── DATA ROWS ──
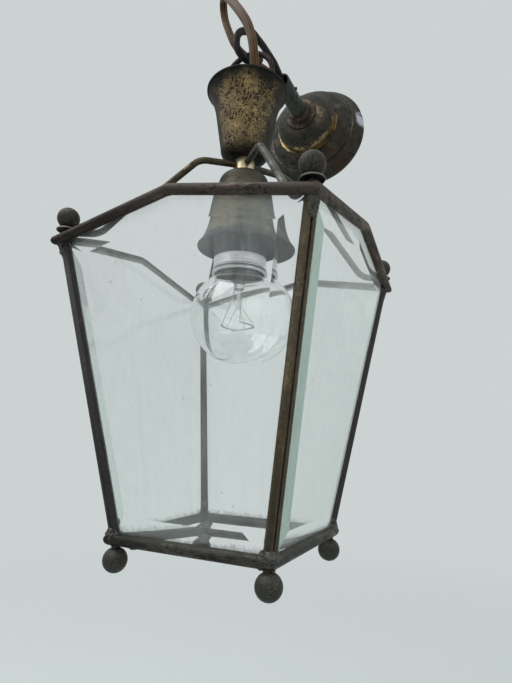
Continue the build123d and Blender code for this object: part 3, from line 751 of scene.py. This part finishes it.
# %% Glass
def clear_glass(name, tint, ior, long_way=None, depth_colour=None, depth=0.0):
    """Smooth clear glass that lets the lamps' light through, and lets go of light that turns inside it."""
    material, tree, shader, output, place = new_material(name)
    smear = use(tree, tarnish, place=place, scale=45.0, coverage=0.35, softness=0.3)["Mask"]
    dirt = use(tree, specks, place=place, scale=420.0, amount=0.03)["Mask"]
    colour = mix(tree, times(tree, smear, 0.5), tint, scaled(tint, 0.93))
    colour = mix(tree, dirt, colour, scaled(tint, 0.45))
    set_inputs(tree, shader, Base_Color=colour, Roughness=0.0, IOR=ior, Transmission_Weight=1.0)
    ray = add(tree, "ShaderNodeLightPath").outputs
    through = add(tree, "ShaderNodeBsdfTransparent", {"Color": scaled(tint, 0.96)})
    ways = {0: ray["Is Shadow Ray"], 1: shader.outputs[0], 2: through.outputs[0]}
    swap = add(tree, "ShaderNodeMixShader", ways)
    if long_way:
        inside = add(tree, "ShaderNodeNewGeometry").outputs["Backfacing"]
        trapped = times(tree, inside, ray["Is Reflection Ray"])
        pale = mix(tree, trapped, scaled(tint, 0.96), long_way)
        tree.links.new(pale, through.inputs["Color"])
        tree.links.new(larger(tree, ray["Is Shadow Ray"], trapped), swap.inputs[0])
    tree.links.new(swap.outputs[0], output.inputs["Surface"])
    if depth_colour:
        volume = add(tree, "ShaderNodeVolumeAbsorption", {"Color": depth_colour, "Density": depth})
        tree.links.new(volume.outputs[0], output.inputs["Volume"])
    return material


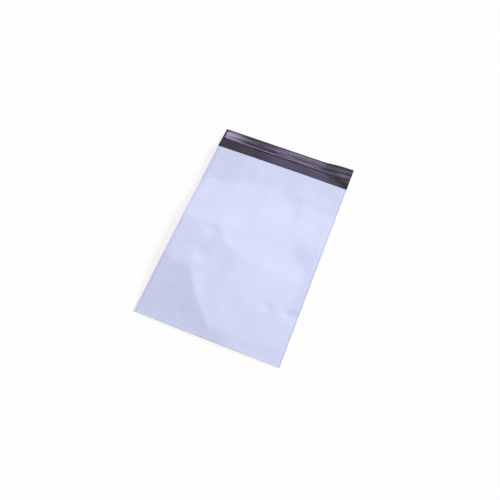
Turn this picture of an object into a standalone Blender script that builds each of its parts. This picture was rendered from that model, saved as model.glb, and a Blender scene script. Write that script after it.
───
AIM OF THE TASK:
Take the data above and return it exactly.

RESPONSE:
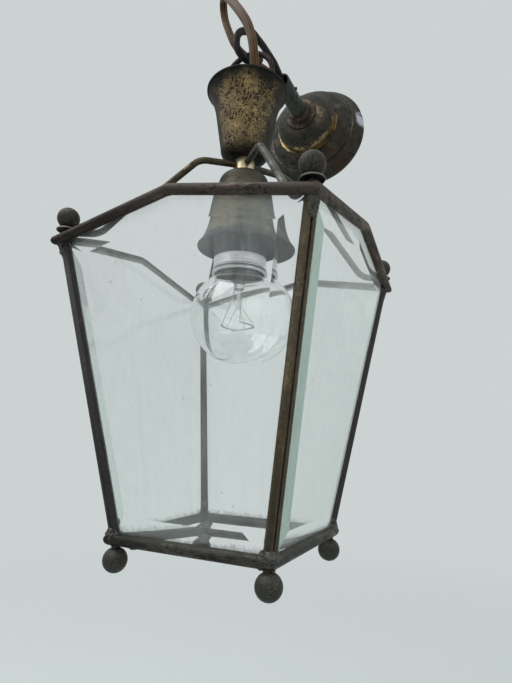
Continue the build123d and Blender code for this object: part 3, from line 751 of scene.py. This part finishes it.
# %% Glass
def clear_glass(name, tint, ior, long_way=None, depth_colour=None, depth=0.0):
    """Smooth clear glass that lets the lamps' light through, and lets go of light that turns inside it."""
    material, tree, shader, output, place = new_material(name)
    smear = use(tree, tarnish, place=place, scale=45.0, coverage=0.35, softness=0.3)["Mask"]
    dirt = use(tree, specks, place=place, scale=420.0, amount=0.03)["Mask"]
    colour = mix(tree, times(tree, smear, 0.5), tint, scaled(tint, 0.93))
    colour = mix(tree, dirt, colour, scaled(tint, 0.45))
    set_inputs(tree, shader, Base_Color=colour, Roughness=0.0, IOR=ior, Transmission_Weight=1.0)
    ray = add(tree, "ShaderNodeLightPath").outputs
    through = add(tree, "ShaderNodeBsdfTransparent", {"Color": scaled(tint, 0.96)})
    ways = {0: ray["Is Shadow Ray"], 1: shader.outputs[0], 2: through.outputs[0]}
    swap = add(tree, "ShaderNodeMixShader", ways)
    if long_way:
        inside = add(tree, "ShaderNodeNewGeometry").outputs["Backfacing"]
        trapped = times(tree, inside, ray["Is Reflection Ray"])
        pale = mix(tree, trapped, scaled(tint, 0.96), long_way)
        tree.links.new(pale, through.inputs["Color"])
        tree.links.new(larger(tree, ray["Is Shadow Ray"], trapped), swap.inputs[0])
    tree.links.new(swap.outputs[0], output.inputs["Surface"])
    if depth_colour:
        volume = add(tree, "ShaderNodeVolumeAbsorption", {"Color": depth_colour, "Density": depth})
        tree.links.new(volume.outputs[0], output.inputs["Volume"])
    return material


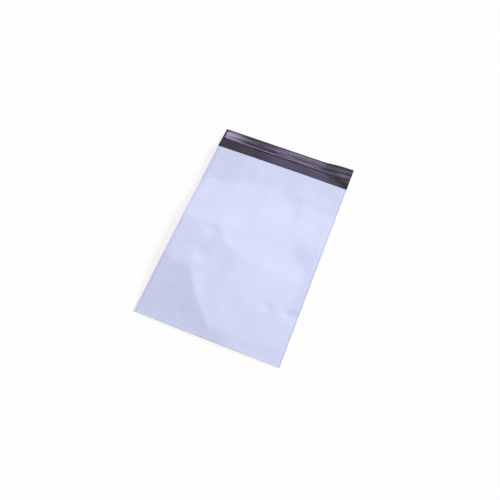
Turn this picture of an object into a standalone Blender script that builds each of its parts. This picture was rendered from that model, saved as model.glb, and a Blender scene script. Write that script after it.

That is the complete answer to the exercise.